Le 10 novembre, le plan d’action pour la lutte contre la tuberculose, le VIH et la malaria sera remis à la Présidence de la Commission pour être validé par le Conseil du Développement. D’ici là, M. Josselin, en tant que président de ce Conseil, ses homologues européens et les différents Commissaires devront choisir leur camp.
La table ronde internationale du 28 septembre 2000, prélude à l’élaboration de ce nouveau plan de plusieurs milliards d’Euros, a été le théâtre d’un chantage à peine voilé des multinationales pharmaceutiques sur les institutions européennes. Les enjeux sont considérables : l’Union Européenne (UE), deuxième bailleur de fonds au monde en matière de lutte contre le VIH/sida, pourrait, si elle résistait au lobby des géants pharmaceutiques, faciliter la production et la distribution de copies de médicaments vitaux dans les pays en développement.
Concrètement, l’UE pourrait aider le Brésil à étendre sa production de médicaments antirétroviraux génériques en soutenant sa volonté d’octroyer à ses industries une « licence obligatoire ». Elle pourrait aider l’Inde et le Brésil à exporter dans les pays africains leur technologie de production générique. Elle pourrait faire baisser les prix en aidant au regroupement des pays africains en marchés régionaux et en soutenant l’exportation de génériques à partir de nouveaux pôles de production locale.
Ces perspectives sont aujourd’hui les seules qui pourraient à court terme faire considérablement baisser les tarifs des traitements anti-VIH.
M. Garnier – le nouveau président des laboratoires Glaxo-Smithkline – tentait de nous le faire oublier, en évoquant jeudi une autre solution : une tarification différente entre Nord et Sud, sur le modèle adopté par l’UNICEF en matière de vaccin. Pourtant cette expérience n’est pas reproductible sans une vraie compétition entre fabricants de génériques et détenteurs de brevets.
Mais M. Garnier a menacé l’UE : « si d’aventure les licences obligatoires, qui ont été une grande idée, venaient à être adoptées, cela pourrait détruire la recherche d’une solution ».

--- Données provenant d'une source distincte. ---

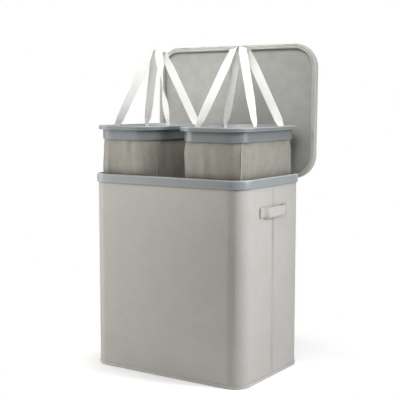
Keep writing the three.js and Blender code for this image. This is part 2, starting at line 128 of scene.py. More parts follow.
# A Mix node takes its factor at 0 and its two colours at 6 and 7, and gives the blend at 2
# Cloths. A wave texture repeats every 0.314 / scale of its coordinates, so its scale follows from the threads
waveLength = 2 * math.pi / 20
# A cloth's deep colour is painted shade, mixed in where another piece lies close by
clothMap = {
    # Plain weave of spun polyester: dull, soft, faintly lit at grazing angles. Its threads lie 0.4 mm apart,
    # and are drawn 1.1 mm apart to show
    "wovenPolyester": {
        "light": "#c6c3bc", "dark": "#b4b0a8", "stain": "#a9a59b", "thread": 1.1 * mm, "relief": 0.16 * mm,
        "slub": 9 * mm, "mottle": 60 * mm, "roughness": 0.86, "sheen": 0.22, "sheenRoughness": 0.5,
        "streaks": 0.4, "cloudiness": 0.15, "paintedShadeReach": 14 * mm, "deep": "#7d786c"},
    # Thin polyester coated on the inside: tighter and a little smoother, olive in its shade. Threads 0.3 mm
    # apart, drawn 0.9 mm apart to show
    "coatedCloth": {
        "light": "#9f9c93", "dark": "#8c887b", "stain": "#827d6e", "thread": 0.9 * mm, "relief": 0.1 * mm,
        "slub": 14 * mm, "mottle": 28 * mm, "roughness": 0.62, "sheen": 0.12, "sheenRoughness": 0.4,
        "streaks": 0.25, "cloudiness": 0.3, "paintedShadeReach": 60 * mm, "deep": "#41352a"},
    # Painted shade: the bag cloth darkened, for a thin tube beside each corner seam where the valley by the
    # piping lies in shade
    "paintedSeamShade": {
        "light": "#7a766b", "dark": "#6b675c", "stain": "#625e53", "thread": 0.9 * mm, "relief": 0.1 * mm,
        "slub": 14 * mm, "mottle": 28 * mm, "roughness": 0.7, "sheen": 0.05, "sheenRoughness": 0.4,
        "streaks": 0.25, "cloudiness": 0.3, "paintedShadeReach": 12 * mm, "deep": "#4b4131"},
    # Brushed nonwoven lining: fibres lie every way, so it is soft and cloudy
    "brushedLining": {
        "light": "#b0b0ab", "dark": "#a0a09b", "stain": "#959590", "thread": 1.6 * mm, "relief": 0.12 * mm,
        "slub": 4 * mm, "mottle": 34 * mm, "roughness": 0.92, "sheen": 0.3, "sheenRoughness": 0.6,
        "streaks": 0.4, "cloudiness": 0.35, "paintedShadeReach": 12 * mm, "deep": "#74736c"},
    # Bias-cut polyester tape folded over the seams: the cover's cloth, packed tighter and a shade lighter
    "seamTape": {
        "light": "#cfcdc6", "dark": "#bfbcb5", "stain": "#b2afa6", "thread": 0.8 * mm, "relief": 0.14 * mm,
        "slub": 5 * mm, "mottle": 30 * mm, "roughness": 0.84, "sheen": 0.2, "sheenRoughness": 0.5,
        "streaks": 0.4, "cloudiness": 0.2, "paintedShadeReach": 3 * mm, "deep": "#918d82"},
}


def clothMaterial(name):
    cloth = clothMap[name]
    material, tree = startMaterial(name)
    coords = addNode(tree, "TexCoord")
    threads = {"Scale": waveLength / cloth["thread"], "Distortion": 0.5, "Detail": 1.0, "Detail Scale": 0.6}
    warp, weft = [addNode(tree, "TexWave", {"bands_direction": way, **threads},
                          {"Vector": coords.outputs["UV"]}) for way in ("X", "Y")]
    weave = addNode(tree, "Math", {"operation": "MULTIPLY"}, {0: warp.outputs["Fac"], 1: weft.outputs["Fac"]})
    along = addNode(tree, "Mapping", {"Scale": (1 / cloth["thread"], 1 / cloth["slub"], 1)},
                    {"Vector": coords.outputs["UV"]})
    slub = addNode(tree, "TexNoise", {"Scale": 0.5, "Detail": 3.0}, {"Vector": along.outputs[0]})
    mottle = addNode(tree, "TexNoise", {"Scale": 1 / cloth["mottle"], "Detail": 5.0, "Roughness": 0.55},
                     {"Vector": coords.outputs["Object"]})
    cloud = addNode(tree, "MapRange", {"From Min": 0.36, "From Max": 0.64}, {"Value": mottle.outputs["Fac"]})
    streak = addNode(tree, "MapRange", {"From Min": 0.3, "From Max": 0.7, "To Max": cloth["streaks"]},
                     {"Value": slub.outputs["Fac"]})
    shade = addNode(tree, "Math", {"operation": "MULTIPLY", 1: cloth["cloudiness"]}, {0: cloud.outputs[0]})
    ground = addNode(tree, "Mix", {"data_type": "RGBA", 6: cloth["light"], 7: cloth["dark"]},
                     {0: streak.outputs[0]})
    clean = addNode(tree, "Mix", {"data_type": "RGBA", 7: cloth["stain"]},
                    {0: shade.outputs[0], 6: ground.outputs[2]})
    # painted shade where the cloth lies close to another piece: its deep colour mixed in as the occlusion
    # grows
    nearby = addNode(tree, "AmbientOcclusion", {"samples": 8, "Distance": cloth["paintedShadeReach"]})
    paintedShade = addNode(tree, "MapRange", {"From Min": 0.45, "From Max": 0.95, "To Min": 0.6, "To Max": 0.0},
                        {"Value": nearby.outputs["AO"]})
    colour = addNode(tree, "Mix", {"data_type": "RGBA", 7: cloth["deep"]},
                     {0: paintedShade.outputs[0], 6: clean.outputs[2]})
    height = addNode(tree, "Math", {"operation": "MULTIPLY_ADD", 1: 0.5},
                     {0: slub.outputs["Fac"], 2: weave.outputs[0]})
    rough = addNode(tree, "MapRange", {
        "To Min": cloth["roughness"] - 0.05, "To Max": cloth["roughness"] + 0.07},
        {"Value": slub.outputs["Fac"]})
    finishMaterial(tree, colour.outputs[2], rough.outputs[0], (height.outputs[0], 0.7, cloth["relief"]), {
        "Sheen Weight": cloth["sheen"], "Sheen Roughness": cloth["sheenRoughness"],
        "Specular IOR Level": 0.3})
    return material


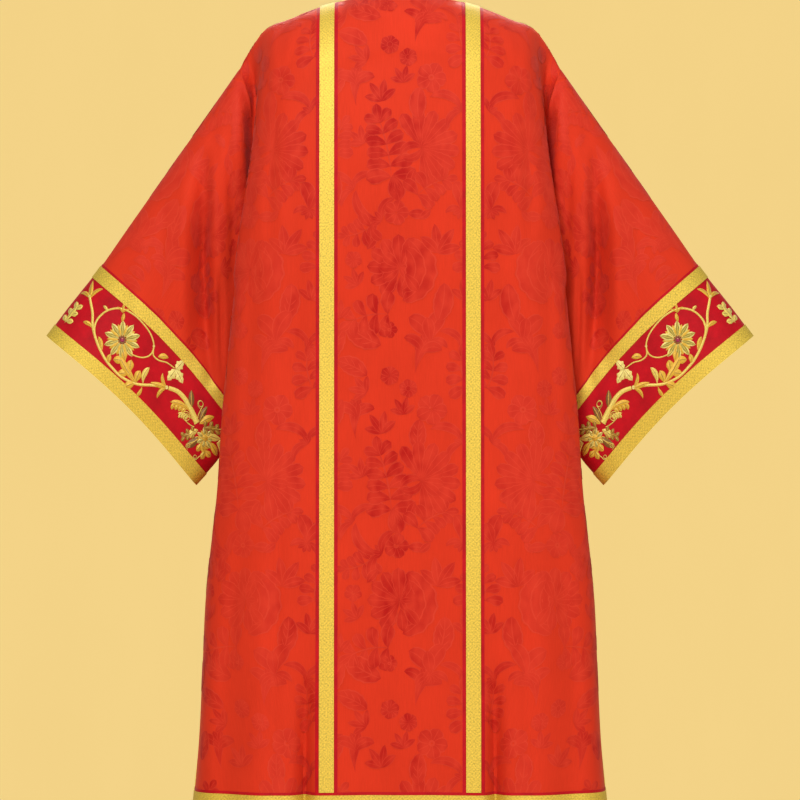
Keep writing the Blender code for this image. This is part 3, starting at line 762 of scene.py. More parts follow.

La menace a déjà porté ses fruits : la Direction Générale du Commerce a en effet pris au nom de la Commission, et devant plusieurs ONG dont Act Up-Paris, Health Action International et le Trans Atlantic Consumer Dialogue des positions incroyables : l’exportation des traitements produits sous licence obligatoire ne serait d’après elle – pas prévue par ces accords sur la propriété intellectuelle.
Cette interprétation erronée des accords est amorale : elle ne laisse qu’aux rares pays qui ont des capacités de production la possibilité de copier des médicaments sous brevets pour palier à une situation d’urgence sanitaire, et interdit aux autres pays de les importer. Si elle devait être promulguée, elle mettrait un sérieux frein à la compétition entre génériques et produits de marque.
C’est la voix de l’industrie pharmaceutique qui s’exprime à travers la Commission, et cette position n’a pas été démentie par M. Nielson, interrogé par Act Up-Paris en conférence de presse le 28 septembre. Si le soutien à l’exportation sous licence obligatoire devait être exclu du futur plan d’action de la Commission Européenne, cela prouvera que les intérêts financiers prévalent sur les intérêts sanitaires.
Act Up-Paris s’élève contre les prises de position de la Commission et enjoint les membres du Conseil et du Parlement à ne pas exclure les seules actions qui permettront aux malades du sida d’être traités demain avec les molécules d’aujourd’hui.
Act Up-Paris met en garde les institutions et ONG internationales contre la tentation de céder à ce nouveau chantage des grands labos.